In a recent Wall Street Journal news story titled “New Climate, Tech Bills Expand Role of Government in Private Markets,” senior writer Jon Hilsenrath notes that with two recent bills, the Biden administration “has grown the federal government’s imprint on major sectors of the US economy—including semiconductors, energy, and health—and further buried the idea once widely held in Washington that private markets should be left alone, without government involvement.”
Hilsenrath is correct that Biden has grown the federal government and he correctly identifies the domestic areas in which he has grown it the most. (I’m leaving out Biden’s “imprint” on foreign policy in Eastern Europe.) He’s also correct that Biden has further buried the idea that private markets should be left free of government intervention. But is he right that the idea of refraining from intervening in free markets was “once widely held in Washington”? If “once” referred to, say, the first decade of the twentieth century, he might have had a point, although even then we were well into the Progressive era. But Hilsenrath is referring to the 1980s and 1990s. While the rhetoric in the 1980s and 1990s was more pro–free market, the follow-through was tepid. Government grew in the 1980s and 1990s also, but just more slowly than it did under Bush II, Obama, and Trump.
I’ve followed Hilsenrath’s reporting in the Journal for many years. He has traditionally been good at sticking to facts, although now, as a senior correspondent rather than a reporter, he gets to put more of his interpretation on the facts. And in this article, that’s where he gets into trouble.

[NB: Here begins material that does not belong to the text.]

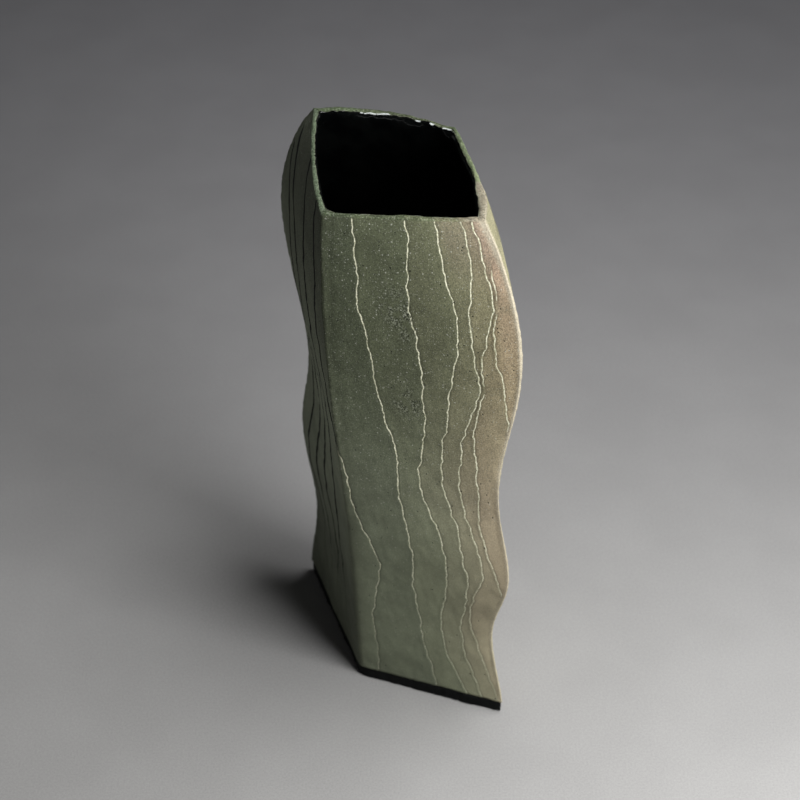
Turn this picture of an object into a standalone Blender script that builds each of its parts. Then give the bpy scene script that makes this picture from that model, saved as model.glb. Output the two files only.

This is from David R. Henderson, “Rhetoric Aside, ‘Big Government’ Only Gets Bigger,” Defining Ideas, August 25, 2022.
Hilsenrath’s absence of evidence:
Consider Hilsenrath’s evidence for his claim that the idea of leaving private markets alone was widely held in Washington in the 1980s and 1990s. It consists of only three pieces of evidence. First, Milton Friedman’s case for small government was “taken up by Mr. Reagan and the Republican Party.” Second, Friedman’s case was embraced by middle-of-the-road Democrats, including Bill Clinton. Third, Clinton “declared in a 1996 State of the Union address that the era of big government was over.”
That’s it. That’s his evidence. What’s missing? Any evidence that politicians in Washington, either in the 1980s or in the 1990s, actually followed through on those views. If a bank robber told us yesterday that he had reformed but a camera caught him stealing from a bank today, we would say that he hadn’t reformed. Similarly, to make the case a view was embraced, you need to show evidence that the “embracers” acted on it. Hilsenrath doesn’t. He doesn’t even try.
Read the whole thing.
READER COMMENTS
David Seltzer
Aug 26 2022 at 5:12pm
It seems lot of data was available to support or reject Hilsenrath’s hypothesis. Increased government intrusion into free markets via regulations can be measured. Data regarding department budgets is available from the OBM. Were taxes increased to fund the EPA, HUD, and Reagan’s SDI? If government grew, how were individual liberties affected?
Jose Pablo
Aug 26 2022 at 6:37pm
Governments intervene markets because this intervention help them to win elections.
And this happens because “people” has a clear anti market bias (See Caplan’s “The Myth of the Rational Voter”)
Government intervention intensity follows the ebbs and flows of this bias (from a lot of additional intervention to a little. You are right, never less that a little more intervention).
But, then, the main question is:
Why the layman (and many experts) has this very well-developed anti market bias?
and how can this be “corrected”?
(And “more education” is not an acceptable answer, since it has been tried for many years and is not working. Basically, the same reason why an IMF rescue is not the right answer to Argentina woes)
Dylan
Aug 28 2022 at 9:17am
I haven’t read Hilsenrath’s piece, but there are two comments I’d like to make on the leaving private markets alone in the 80s and 90s.
Rhetoric is important in government. In fact, I think in some cases it is even more important than direct action because it has the power to sway public opinion.
I’d say the 80s and 90s are full of examples of governments moving in a more free markets direction, even if the overall size of government never decreased. I’m thinking of things like NAFTA, the Clean Air Act that established a pollution trading system, tax reform in the 80s, welfare reform in the 90s, etc…
None of this was a push to get government completely out of the way, but there did seem to be a general feeling that you could utilize markets to get better outcomes at lower cost than you could with more command and control type policies. That general sentiment seems far less common today. I know you shouldn’t take too much from reading online comment boards, but there has been a marked shift in a number of places I have frequented over the years in an anti-market direction.